The events alarmed investors and created a sense of scandal around the presidency of Goodluck Jonathan. He suspended Mr Sanusi citing "financial recklessness and misconduct" at the central bank and ordered an investigation into him, but many in Nigeria suspect the governor's fate was linked to the claims he had made on an allegedly missing $20bn of oil revenue.

This week, speaking for the first time about the affair, one of the Bank of Nigeria deputy governors, Kingsley Moghalu, was keen to distance himself from his former boss and made clear that he felt Mr Sanusi had overstepped his authority.

Discussing the Sanusi affair in the sidelines of the Africa CEO Forum in Geneva, he told the Independent: "The lesson that can be drawn from it is the limits of central bank independence... There is a very thin line between central bank independence and... political posturing."

In support of President Jonathan's government, he said: "The president of Nigeria and the government of Nigeria have never in my knowledge interfered with the function of the central bank. And therefore I think we need to give them credit for respecting [its] independence."

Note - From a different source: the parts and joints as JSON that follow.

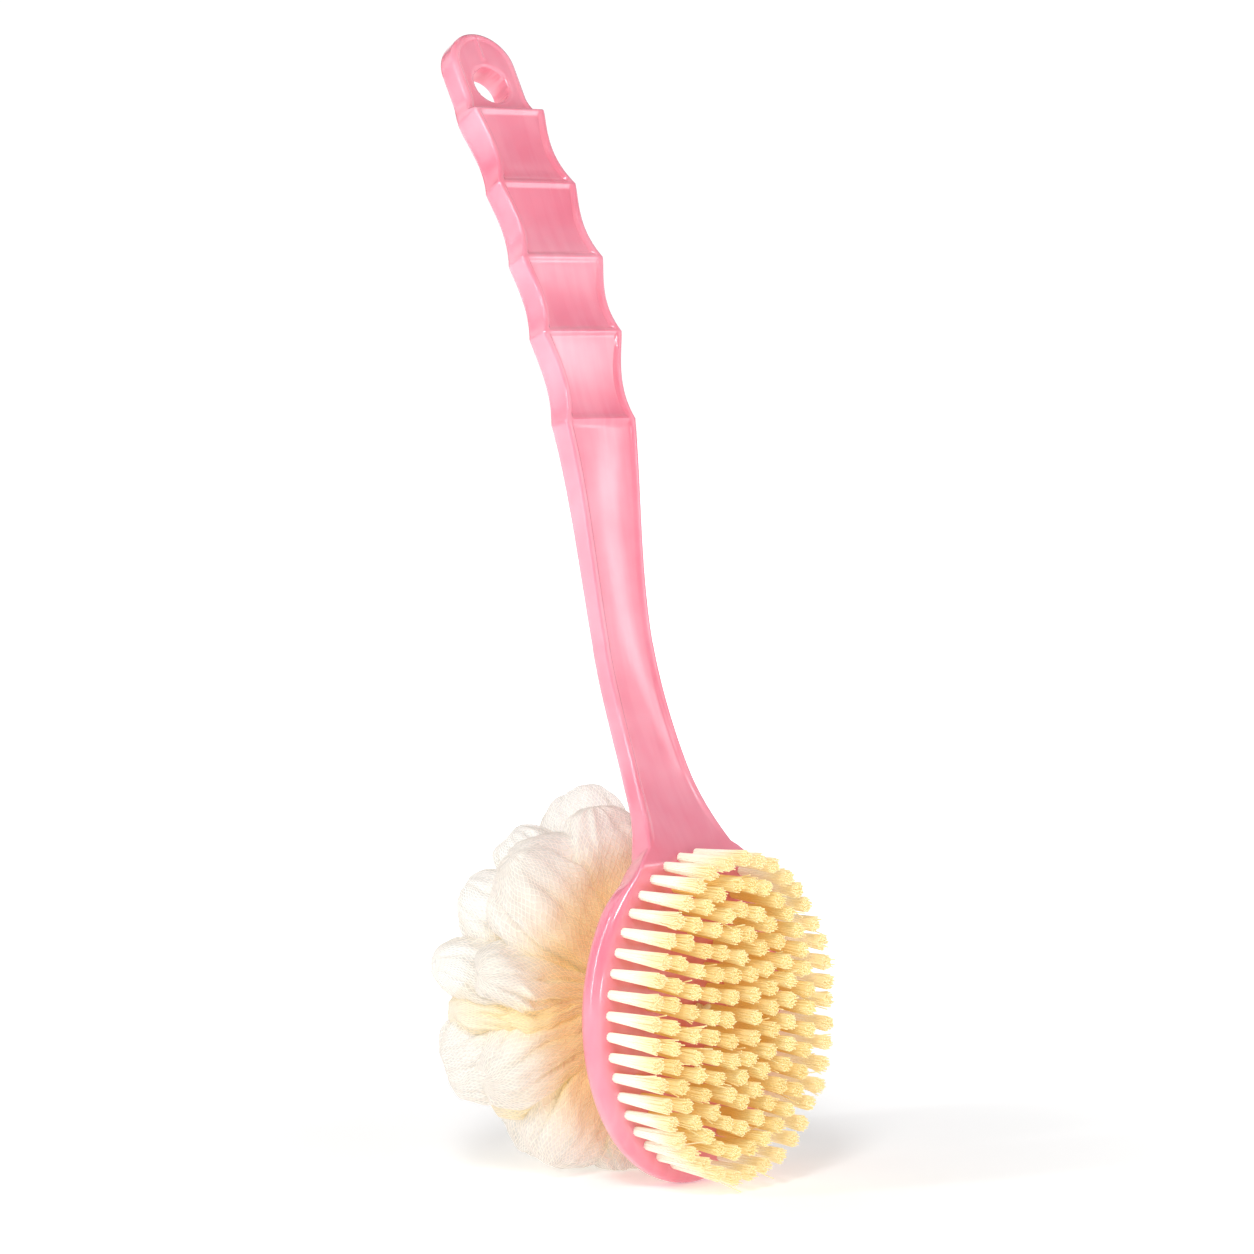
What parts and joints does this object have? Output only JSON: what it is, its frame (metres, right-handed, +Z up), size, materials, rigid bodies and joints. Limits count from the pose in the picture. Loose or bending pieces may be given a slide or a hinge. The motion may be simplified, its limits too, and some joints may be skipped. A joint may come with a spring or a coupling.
{
  "type": "back scrubber",
  "caption": "Long-handled bath back scrubber: moulded handle with finger rests and hanging eye, oval bristle head, and a netting pouf tied behind the head.",
  "frame": {"origin": "on the surface the brush stands on, under the middle of its bounding box", "axes": "+Z up along the standing brush, -Y the way the bristles face, +X across the head"},
  "size_m": [0.119, 0.1382, 0.3545],
  "materials": {
    "moulding": "glossy, slightly translucent pink moulding",
    "bristle": "cream filaments in tufts",
    "anchor": "plain flat metal anchors",
    "netting": "cream knitted bath netting",
    "cord": "twisted white cord"
  },
  "bodies": {
    "brush": {"handle": "moulding", "tuft_ring_1": "bristle", "tuft_ring_2": "bristle", "tuft_ring_3": "bristle", "tuft_ring_4": "bristle", "tuft_ring_5": "bristle", "anchor_ring_1": "anchor", "anchor_ring_2": "anchor", "anchor_ring_3": "anchor", "anchor_ring_4": "anchor", "anchor_ring_5": "anchor"},
    "pouf": {"netting_front": "netting", "netting_middle": "netting", "netting_rear": "netting", "netting_core": "netting", "tie_cord": "cord", "tie_knot": "cord"}
  },
  "joints": [
    {"name": "pouf_swivel", "type": "hinge", "parent": "brush", "child": "pouf", "pos_m": [0, -0.023, 0.05375], "axis": [0, 1, 0], "range_deg": [-30, 30]}
  ]
}
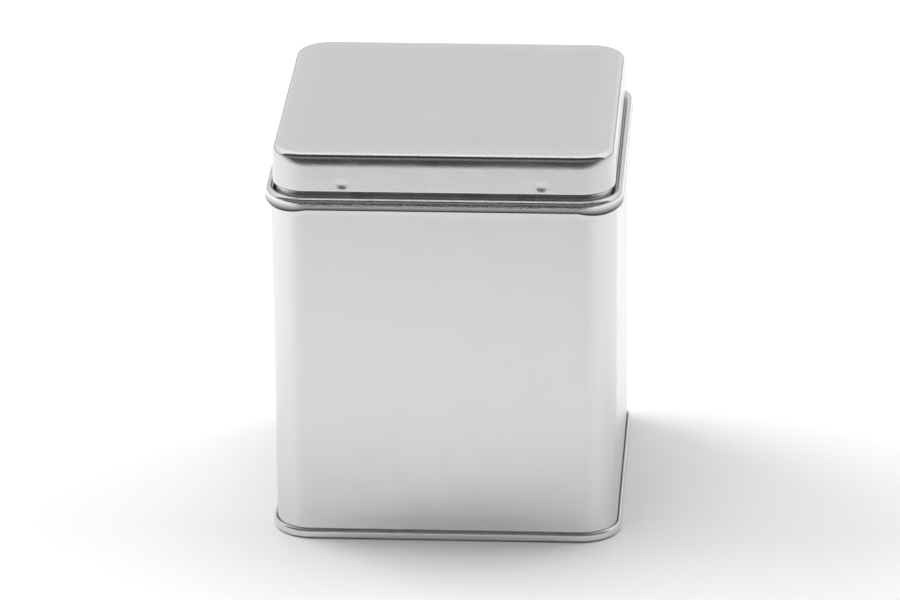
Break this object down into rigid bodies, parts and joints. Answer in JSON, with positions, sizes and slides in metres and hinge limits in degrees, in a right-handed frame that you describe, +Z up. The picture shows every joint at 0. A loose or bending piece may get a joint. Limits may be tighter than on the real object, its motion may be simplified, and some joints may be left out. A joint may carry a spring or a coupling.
{
  "type": "spice tin",
  "caption": "Square tinplate spice or tea tin with rounded corners, rolled seams and a plain slip lid that lifts straight off.",
  "frame": {"origin": "on the floor, under the middle of the tin", "axes": "+Z up, the way the lid lifts; -Y is the front, +Y the back with the wall's lock seam; +X is to the right seen from the front"},
  "size_m": [0.0808, 0.0808, 0.0932],
  "materials": {
    "body_tinplate": "satin stone-finish tinplate, unprinted",
    "base_tinplate": "satin stone-finish tinplate, unprinted",
    "neck_tinplate": "satin tinplate, burnished where it is rolled",
    "lid_tinplate": "satin stone-finish tinplate, unprinted"
  },
  "bodies": {
    "tin": {"body_shell": "body_tinplate", "base_panel": "base_tinplate", "neck_ring": "neck_tinplate"},
    "lid": {"lid": "lid_tinplate"}
  },
  "joints": [
    {"name": "lid_lift", "type": "slide", "parent": "tin", "child": "lid", "axis": [0, 0, 1], "range_m": [0, 0.03]}
  ]
}
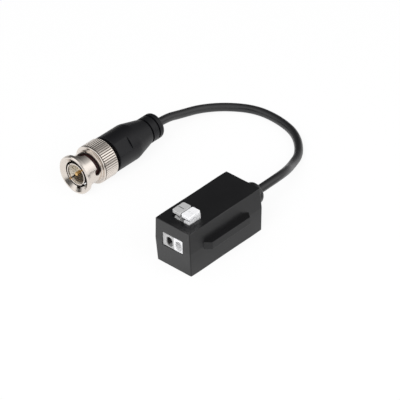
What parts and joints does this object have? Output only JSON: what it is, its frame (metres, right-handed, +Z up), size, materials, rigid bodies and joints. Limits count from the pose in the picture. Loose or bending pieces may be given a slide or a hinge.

He added: "The governor began to make very damaging public allegations against the government... allegations that have not been proven, after the president had sent him a presidential query about the finances of the central bank. The government has given a reason for the suspension and that was... to enable an investigation into the allegations against him."

Bizarrely preferring not to mention Mr Sanusi by name, he went on to say: "Somebody in the central bank was taking on an activist political role. That is not our function. Central banks over the world have clear functions and in your country [Britain] and any other civilised country I know that central bank governors operate within certain expectations and constraints and respect those expectations and constraints."

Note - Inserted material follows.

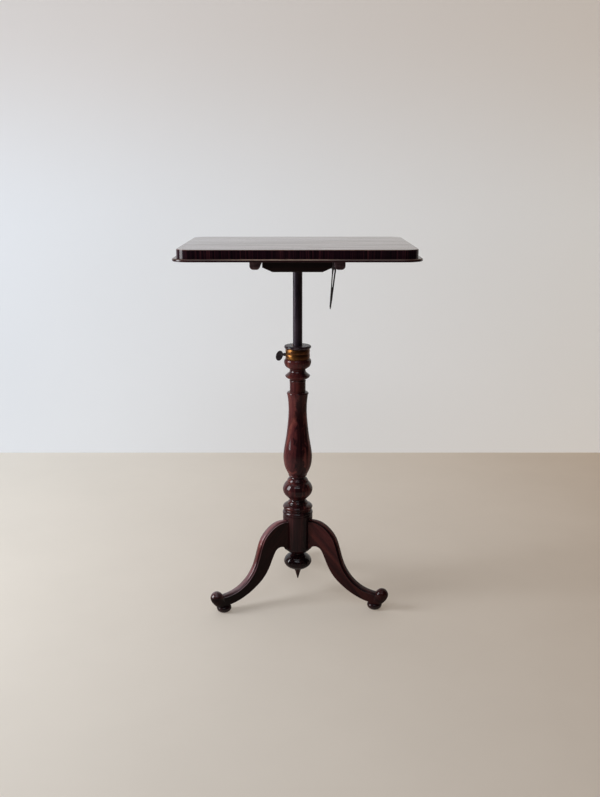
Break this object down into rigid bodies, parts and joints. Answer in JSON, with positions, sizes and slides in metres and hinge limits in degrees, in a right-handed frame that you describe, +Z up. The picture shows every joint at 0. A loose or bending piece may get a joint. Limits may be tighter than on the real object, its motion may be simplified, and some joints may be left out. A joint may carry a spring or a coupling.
{
  "type": "reading stand",
  "caption": "Tripod reading stand: rounded-corner top tilting on battens over a bearer block, turning on a clamped sliding rod in a turned column with carved legs.",
  "frame": {"origin": "on the floor, at the centre of the whole object's outline seen from above; the column's axis stands 12.8 mm in front of it, at x = 0, y = -0.0128", "axes": "+Z up the column, the front of the stand (the side with the prop) towards -Y, the clamping screw towards -X"},
  "size_m": [0.501, 0.4261, 0.816],
  "materials": {
    "rosewood": "French-polished rosewood, turned and carved",
    "top_veneer": "French-polished figured rosewood veneer",
    "crossbanding": "polished cross-grain rosewood banding",
    "moulding": "polished thumb moulding",
    "ground_board": "stained, unpolished underside",
    "bearer_wood": "dark stained hardwood",
    "brass": "aged brass",
    "rod_steel": "dark patinated steel",
    "dark_iron": "blackened iron"
  },
  "bodies": {
    "base": {"hub": "rosewood", "leg_left": "rosewood", "leg_right": "rosewood", "leg_rear": "rosewood", "foot_left": "rosewood", "foot_right": "rosewood", "foot_rear": "rosewood", "pendant": "rosewood", "baluster": "rosewood", "upper_column": "rosewood", "collar_cap": "rosewood", "collar_band": "brass", "rod_bush": "brass"},
    "clamp_pad": {"clamp_pad": "brass"},
    "thumb_screw": {"thumb_screw": "dark_iron"},
    "lift": {"rod": "rod_steel", "rod_washer": "rod_steel", "rod_nut": "rod_steel"},
    "bearer": {"block": "bearer_wood", "rack_plate": "dark_iron", "rack_screws": "dark_iron", "pivot_screws": "dark_iron"},
    "top": {"top_board": "ground_board", "top_veneer": "top_veneer", "edge_banding": "crossbanding", "lip_moulding": "moulding", "batten_left": "bearer_wood", "batten_right": "bearer_wood", "batten_screws": "dark_iron", "prop_bracket": "dark_iron", "bracket_screws": "dark_iron", "prop_pin": "dark_iron"},
    "prop": {"prop": "dark_iron"}
  },
  "joints": [
    {"name": "height_slide", "type": "slide", "parent": "base", "child": "lift", "axis": [0, 0, 1], "range_m": [-0.15, 0.15]},
    {"name": "swivel", "type": "hinge", "parent": "lift", "child": "bearer", "pos_m": [0, -0.0128, 0.7588], "axis": [0, 0, 1], "continuous": true},
    {"name": "top_tilt", "type": "hinge", "parent": "bearer", "child": "top", "pos_m": [0, 0.0352, 0.783], "axis": [-1, 0, 0], "range_deg": [0, 48.8]},
    {"name": "prop_swing", "type": "hinge", "parent": "top", "child": "prop", "pos_m": [0.07595, -0.1045, 0.7702], "axis": [1, 0, 0], "range_deg": [0, 48.8]},
    {"name": "clamp_travel", "type": "slide", "parent": "base", "child": "clamp_pad", "axis": [-1, 0, 0], "range_m": [0, 0.00128]},
    {"name": "clamp_turn", "type": "hinge", "parent": "clamp_pad", "child": "thumb_screw", "pos_m": [-0.0137, -0.0128, 0.5706], "axis": [-1, 0, 0], "range_deg": [0, 360]}
  ],
  "couplings": [
    {"joint": "prop_swing", "follows": "top_tilt", "ratio": 1},
    {"joint": "clamp_travel", "follows": "clamp_turn", "m_per_rad": 0.00020213}
  ]
}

He added that the central bank had managed to contain the market fallout from the president's actions, pointing out that he and his fellow deputy governors were in agreement with Dr Sanusi's internationally well regarded position as an inflation hawk in favour of high interest rates to keep a lid on prices.

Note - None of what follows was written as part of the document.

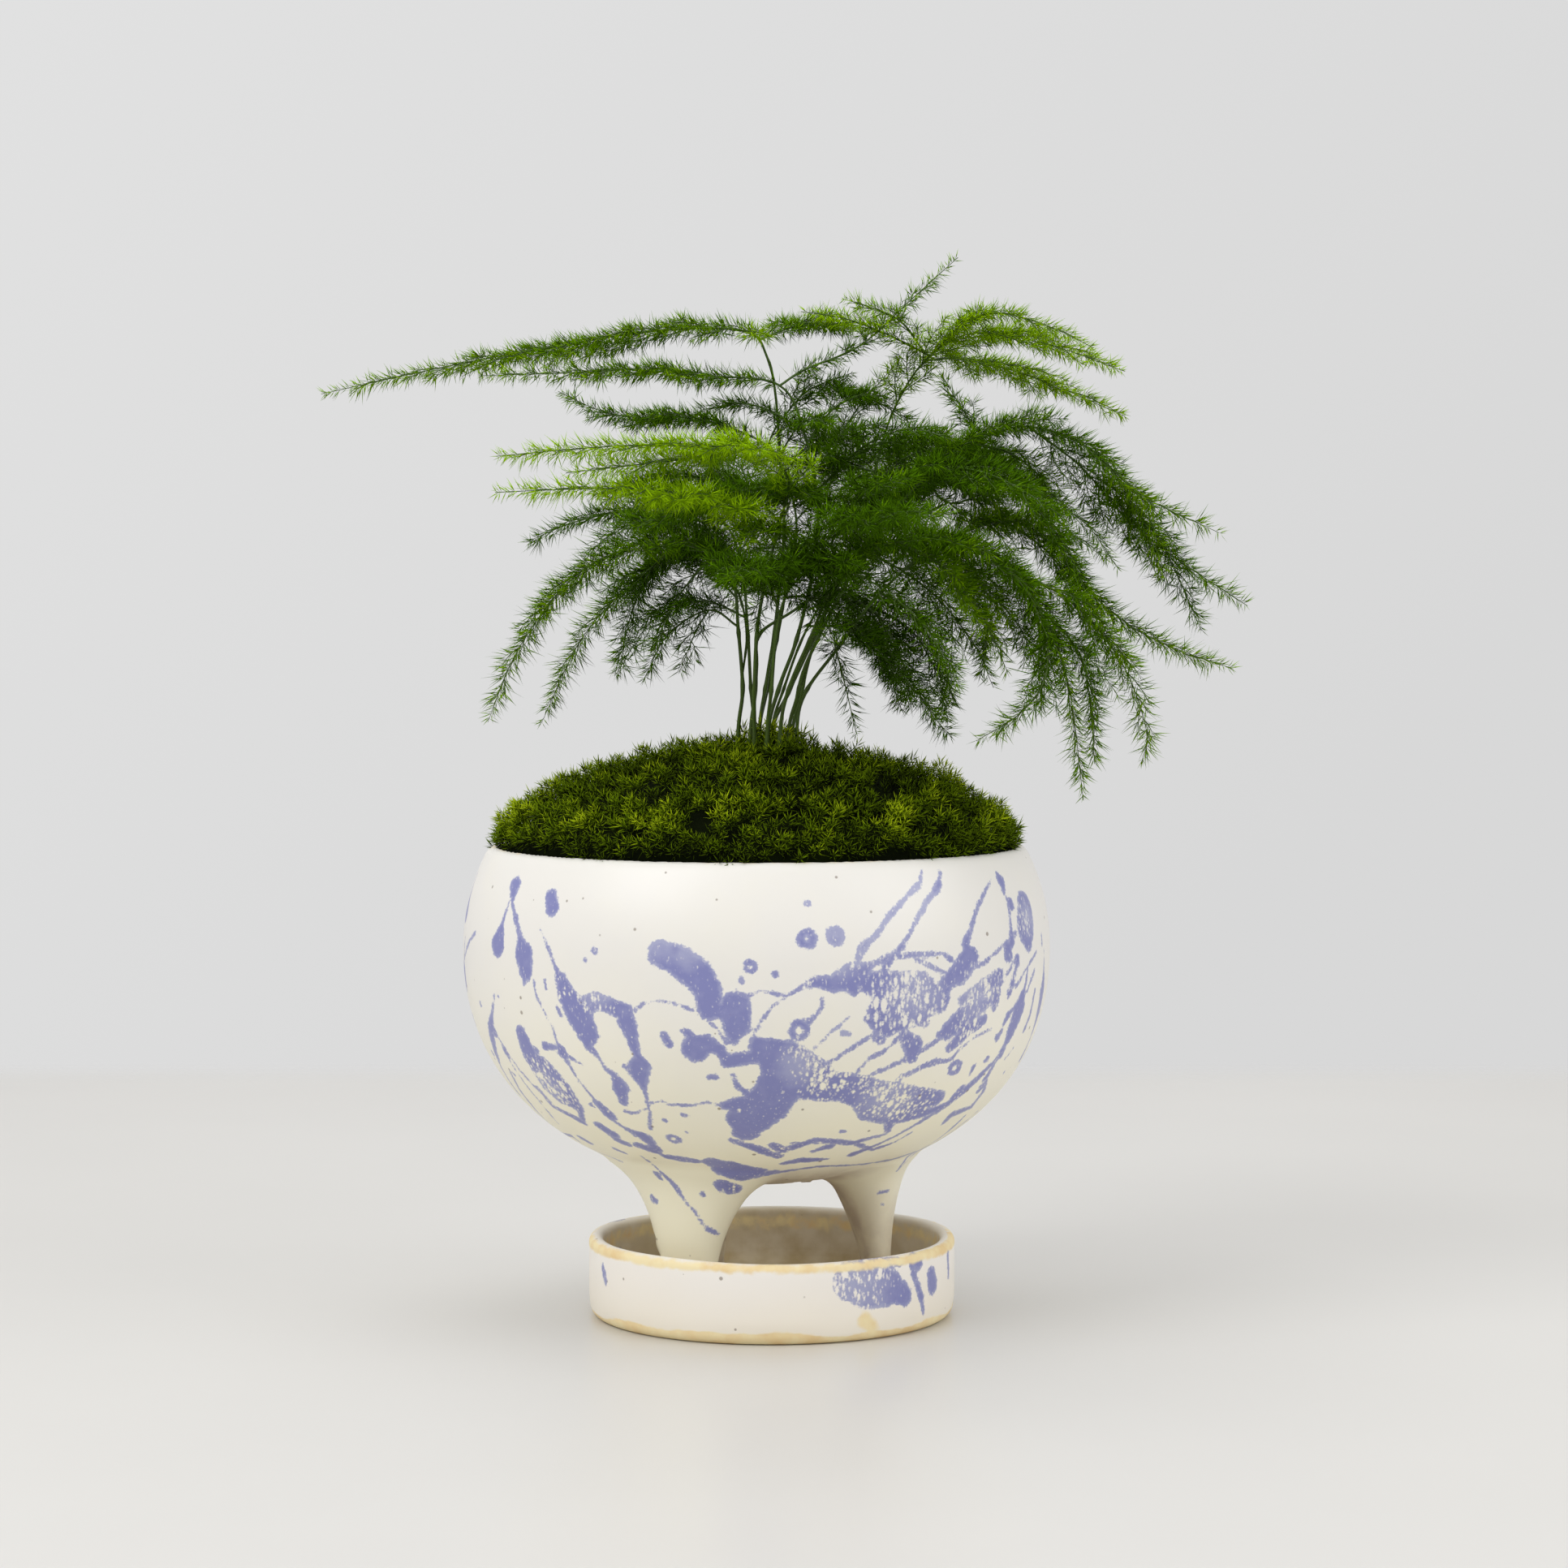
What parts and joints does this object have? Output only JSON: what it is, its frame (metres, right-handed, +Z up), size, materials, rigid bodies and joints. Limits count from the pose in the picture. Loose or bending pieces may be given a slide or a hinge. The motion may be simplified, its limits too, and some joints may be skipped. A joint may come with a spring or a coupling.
{
  "type": "potted asparagus fern",
  "caption": "Asparagus fern with feathery sprays on thin stems, growing from a moss mound in a footed, splash-glazed stoneware bowl on a round saucer.",
  "frame": {"origin": "middle of the saucer's flat underside, on the surface that it stands on", "axes": "+Z up, +X to the right and -Y towards a viewer who faces the front of the pot, where one leg stands to the right and two to the left"},
  "size_m": [0.218, 0.1842, 0.2557],
  "materials": {
    "pot_glaze": "satin",
    "saucer_glaze": "satin",
    "soil": "matte",
    "moss": "matte",
    "fern": "matte"
  },
  "bodies": {
    "root": {"fern_stem_01": "fern", "fern_stem_02": "fern", "fern_stem_03": "fern", "fern_stem_04": "fern", "fern_stem_05": "fern", "fern_stem_06": "fern", "fern_stem_07": "fern", "fern_stem_08": "fern", "fern_stem_09": "fern", "fern_stem_10": "fern", "fern_stem_11": "fern", "fern_stem_12": "fern", "fern_stem_13": "fern", "fern_stem_14": "fern", "moss": "moss", "pot": "pot_glaze", "saucer": "saucer_glaze", "soil": "soil"}
  },
  "joints": []
}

"Life is back to normal," he claimed.

However, with the ghost of an investigation looming large over the most powerful banker in the country, and the suspicion among many that he was suspended for speaking out, analysts say Nigeria is far from being in a normal state.

The deputy governor Moghalu was named as a possible sucessor to Mr Sanusi but in the event the president selected a non-central banker Godwin Emefiele as the governor elect.

Observers said he would be far less outspoken than the high-born Mr Sanusi, a well-connected Muslim and Islamic scholar from the north of the country whose father was Emir of the ancient city of Kano.

Mr Moghalu, who took his PHD at the London School of Economics and is the son of a Nigerian diplomat to Washington DC, is one of three deputy governors of the central bank and said he had no plans to resign. He vehemently denied being under investigation himself, or being accused of any wrongdoing by the report into Mr Sanusi, although newspapers in Nigeria citing the document quote it as recommending the president "cause the governor and the deputy governors to cease from holding office in the CBN [Central Bank of Nigeria.]"

Mr Sanusi earlier this week requested the President reverse his suspension, saying that every one of the allegations levelled against him and the central bank under his leadership were false.